--- THE REQUEST ---
Your task is to copy every line of this material exactly.

** begin DATA BLOCK **

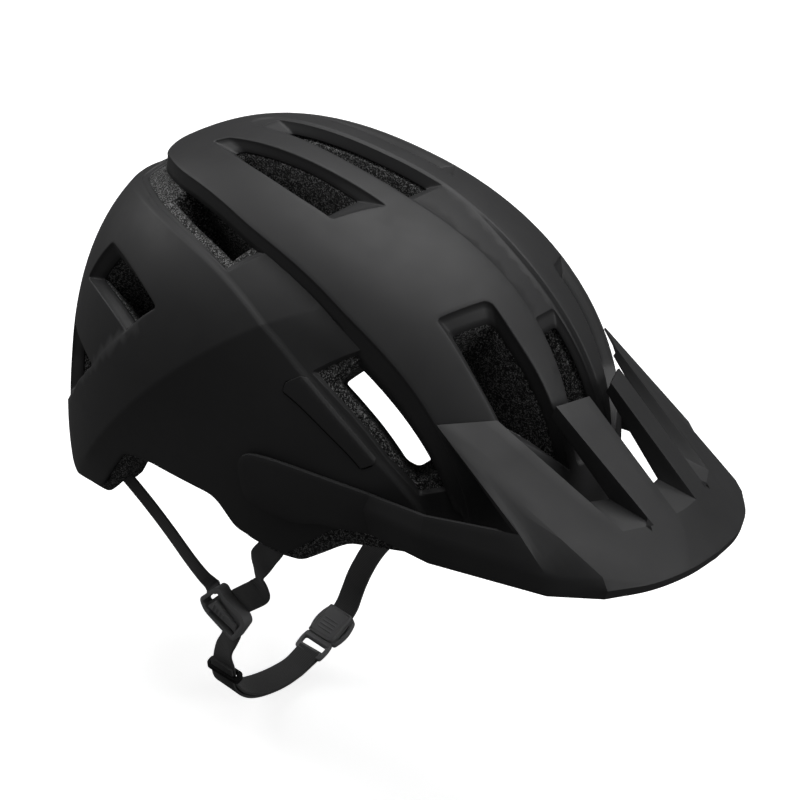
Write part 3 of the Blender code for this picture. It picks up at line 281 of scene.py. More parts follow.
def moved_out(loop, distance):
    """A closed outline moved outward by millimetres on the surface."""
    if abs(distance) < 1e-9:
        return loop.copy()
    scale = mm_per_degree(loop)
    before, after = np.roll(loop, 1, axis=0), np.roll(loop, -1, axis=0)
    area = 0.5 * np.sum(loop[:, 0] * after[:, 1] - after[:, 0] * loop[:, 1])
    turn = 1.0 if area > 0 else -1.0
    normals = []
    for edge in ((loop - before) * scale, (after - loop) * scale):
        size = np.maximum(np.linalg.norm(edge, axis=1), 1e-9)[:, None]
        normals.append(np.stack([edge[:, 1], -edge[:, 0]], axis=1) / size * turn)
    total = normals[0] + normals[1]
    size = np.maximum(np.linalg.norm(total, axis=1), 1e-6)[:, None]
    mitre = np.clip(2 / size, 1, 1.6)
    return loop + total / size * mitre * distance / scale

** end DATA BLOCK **

--- SOLUTION ---
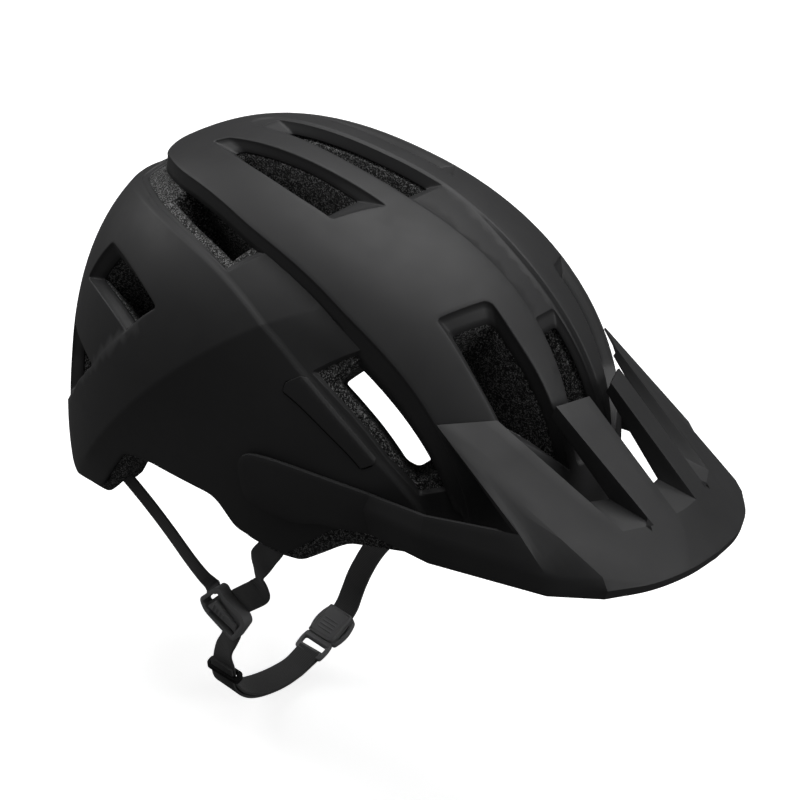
Write part 3 of the Blender code for this picture. It picks up at line 281 of scene.py. More parts follow.
def moved_out(loop, distance):
    """A closed outline moved outward by millimetres on the surface."""
    if abs(distance) < 1e-9:
        return loop.copy()
    scale = mm_per_degree(loop)
    before, after = np.roll(loop, 1, axis=0), np.roll(loop, -1, axis=0)
    area = 0.5 * np.sum(loop[:, 0] * after[:, 1] - after[:, 0] * loop[:, 1])
    turn = 1.0 if area > 0 else -1.0
    normals = []
    for edge in ((loop - before) * scale, (after - loop) * scale):
        size = np.maximum(np.linalg.norm(edge, axis=1), 1e-9)[:, None]
        normals.append(np.stack([edge[:, 1], -edge[:, 0]], axis=1) / size * turn)
    total = normals[0] + normals[1]
    size = np.maximum(np.linalg.norm(total, axis=1), 1e-6)[:, None]
    mitre = np.clip(2 / size, 1, 1.6)
    return loop + total / size * mitre * distance / scale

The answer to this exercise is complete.